The last thing the California Legislature should be doing during an ongoing housing crisis is voting to pass laws that make constructing any new housing harder and more expensive in the golden state. Yet, last week the California Assembly did just that by passing AB 1001 (C. Garcia), a bill that proposes to redress historical land use injustices by expanding the California Environmental Quality Act (CEQA) to create new avenues of litigation and limit local government’s ability to mitigate environmental impacts for all types of housing projects, from 100% affordable to market rate units.
AB 1001 proposes to greatly expand CEQA by injecting new, highly subjective, non-quantifiable and litigation-bait standards into the statute. In attempting to address environmental justice concerns through CEQA as the bill proposes, AB 1001 winds up substantially aggravating one of the state’s most intractable problems: a housing crisis inextricably linked to its inability to produce housing quickly and cost effectively. Despite laudable intent by the author, the bill is unwise and unnecessary because it will further exacerbate the ongoing housing crisis by overlaying onto local governments new subjective standards into a broken statute already abused by “Not In My Backyard” (NIMBY) housing opponents.
While CEQA is not the sole reason for the skyrocketing housing prices, it is a major element that is used to suppress much needed housing construction.
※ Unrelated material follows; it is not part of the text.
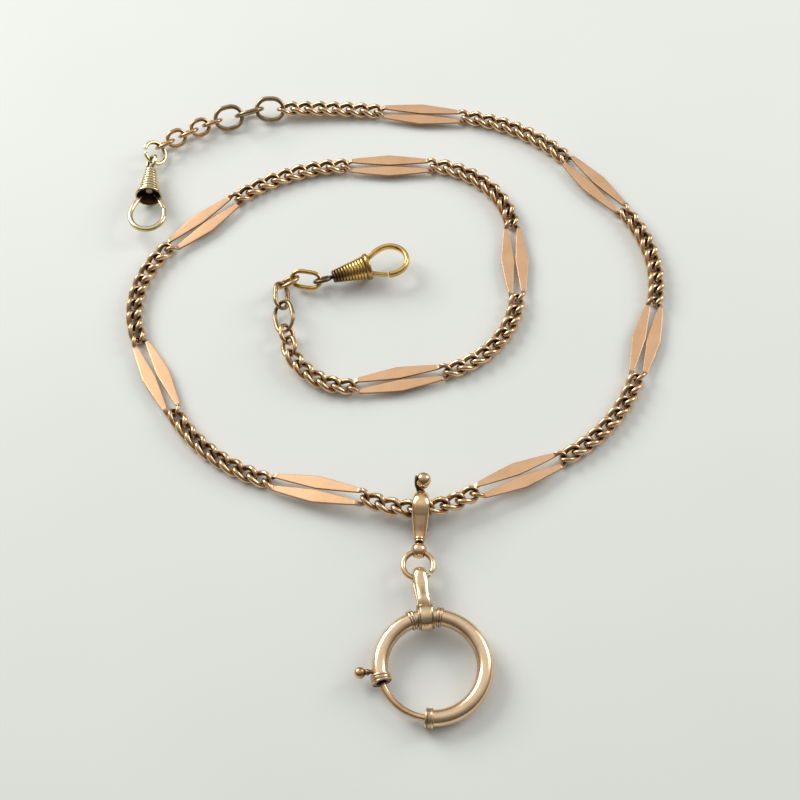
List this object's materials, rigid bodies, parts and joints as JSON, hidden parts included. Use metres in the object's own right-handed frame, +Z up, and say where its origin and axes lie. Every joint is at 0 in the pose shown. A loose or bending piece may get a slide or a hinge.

That is why it is unwise for the Legislature to create new subjective standards in CEQA that will further drive up the costs on local governments to prepare the necessary environmental review documents and defend against NIMBY abuses of CEQA aimed at delaying or blocking new housing projects . Project opponents can already levy a plethora of legal challenges to housing projects under CEQA and only need to be successful on a single element to block the project approval. NIMBY neighbors already can stop 100% affordable infill housing projects under the guise of environmental protection by claiming “environmental impacts” from obstruction to their views. Injecting new subjective standards into CEQA about what is “fair” or “meaningful involvement of all incomes”, as AB 1001 proposes to do, will create new avenues of litigation for anti-housing opponents to use to block or delay even more housing.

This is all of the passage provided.